If Matusz's suspension is upheld, the Orioles bullpen would be down a man and closer Zach Britton would be the only left-hander. So the addition of McFarland, who has held lefties to a .214 average in five major league appearances this year, gives them another lefty against a Cleveland lineup that features five left-handed hitters and two switch-hitters.

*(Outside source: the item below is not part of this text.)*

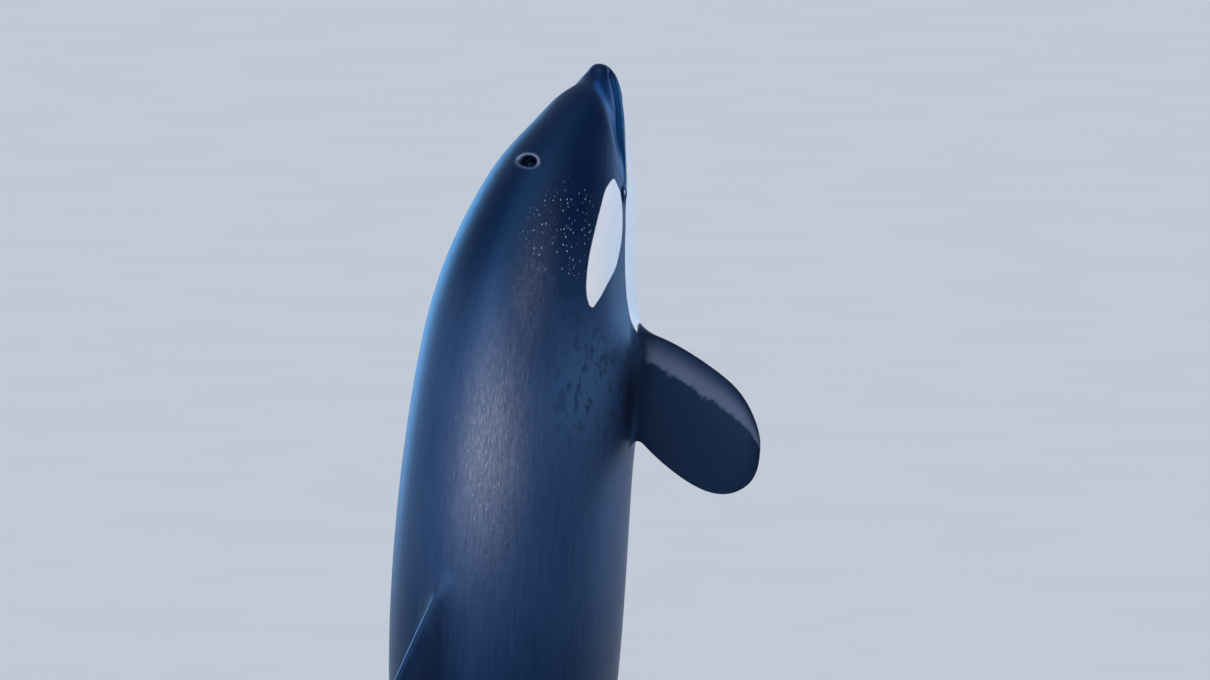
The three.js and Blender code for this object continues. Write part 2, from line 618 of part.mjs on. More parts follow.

"We talked about it two or three days ago," Showalter said. "Mac's day to start is [Thursday] and you're always in need of length. It's just where we are. We don't know when the [appeal] decision will come down, so people that are versatile and can pitch multiple innings and are durable like Mac, they really come into play. If you have to go with a six-man bullpen, you're going to need as much of that as you can use."


Around the horn

Catcher Matt Wieters, who caught one game and was the designated hitter in the other game of a doubleheader at Norfolk on Wednesday, will join the team Friday in Cleveland. He is expected to be activated from the DL that day and make his season debut behind the plate. Showalter decided against rushing Wieters to Houston to DH in Thursday afternoon's game. "Looking at all the factors, I want him to start fresh with fresh legs," Showalter said. … The next step for right-hander Bud Norris, who also made his final minor league rehabilitation appearance Wednesday in the first game at Norfolk, is more unclear. Norris didn't allow a hit in four scoreless innings Wednesday, striking out two and walking one. He was shortened up to 57 pitches so he can be an option to start Sunday in Cleveland. Rookie right-hander Mike Wright is also in line to start that day. Showalter has yet to announce a starter. … Showalter said second baseman Jonathan Schoop, whose recovery from a right knee injury has been slow, has begun to play in extended spring training games in Sarasota, Fla. Vice president of baseball operations Brady Anderson is down in Sarasota gauging the recoveries of the team's injured players.